Despite a jarring tone-deaf aesthetic, the link to Thrive Refuge’s fundraiser in the video’s description rustled up more than a few dollars for a good cause, so maybe it all comes out in the wash.

As guests filed into the venue, Zhang played a quiet introduction on a piano set up beside a large art installation by Wang in the lobby. A transparent sheet of brown fabric was draped over a scaffold to give the impression of an umbrella. Guests were encouraged to buy red roses to place on the sculpture, with all proceeds going to the Thrive Refuge Bursary Award.

When the crowd, a healthy mix of suits and t-shirts, was seated on the main floor of the auditorium, Zhang and Wang took the stage beside a grand piano for an address on the evening’s programme, interrupting the guy next to me complaining to his partner about the diminishing virtues of Okanagan wines.

Following these addresses, Zhang sat down behind the piano to play Beethoven’s Piano Sonata in C Major No. 3 and Schuuman’s Waldszenen. He said that his choice of pieces for the evening reflected an attitude of hope for the future.

After taking his bows, Zhang was replaced by Ryan Hong, who explained that he would be taking over for Zhang as leader of Thrive Refuge for the coming year. He outlined his hopes and plans for the future and gave a recital of Chopin’s Polonaise in F-sharp minor and Griffes’ Barcarolle.

While obviously a skilled pianist in his own right, Hong’s playing and choice of pieces lent themselves more to energy and vigour than the precision demonstrated by Zhang.
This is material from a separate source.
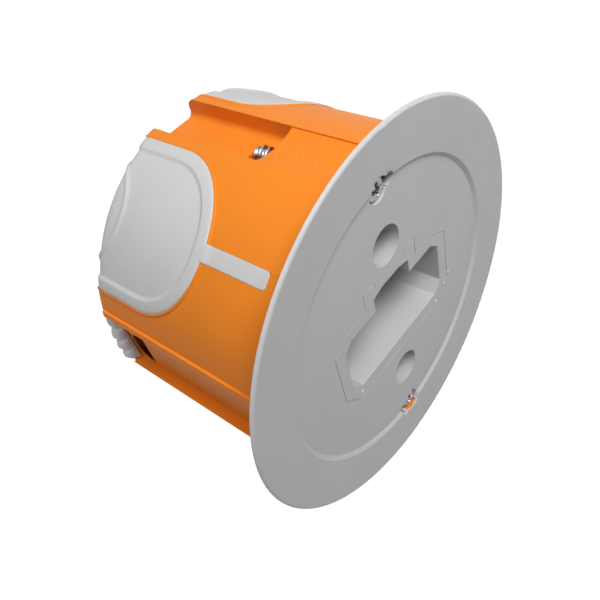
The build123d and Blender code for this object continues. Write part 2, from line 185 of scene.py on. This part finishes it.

Leaning over the keys, he rapped out staccato chords with the bass notes sometimes becoming muddied and lost, especially during the denser sections of Barcarolle.

When Luchkov took the stage, I was expecting his performance to be only marginally better than the previous ones — as a classical layman, I wasn’t expecting to parse the finer skills that set him apart from his peers. Within the first five minutes, I knew I’d been wrong.

Luchkov’s playing was as clear and precise as Zhang’s, but his choice pieces (Chopin’s Etude No. 1, Beethoven’s Piano Sonata No. 15 in D major and Brahms’ Hungarian Dance No. 1) allowed him to show off his talent for negative space. His playing was filled with moments of silence that highlighted the notes surrounding them.

Beethoven’s sonata, with its recurring melodic motifs and frequently shifting volume, was the highlight. Luchkov played using his whole body, flourishing his hands and throwing his arms back spreadeagled when he finished a piece. After receiving his standing ovation and a bouquet, he took to the podium and expressed his gratitude and admiration towards the people at Thrive Refuge for their work to aid him and people in similar situations.

Zhang, Wang and Hong then returned to the stage with Luchkov for a surprise performance of an eight-hands piece played by all four of them across two pianos. While impressive, the piece was quite dense and not as refined as the solo performances.

After they had finished, Hong and Luchkov bowed and left the stage. Zhang and Wang thanked the audience for their support and I slipped out ahead of the crowd.

Walking to the bus loop, I could hear Don Toliver’s set echoing through campus from Block Party outside the Nest. The genre whiplash wasn’t entirely unpleasant.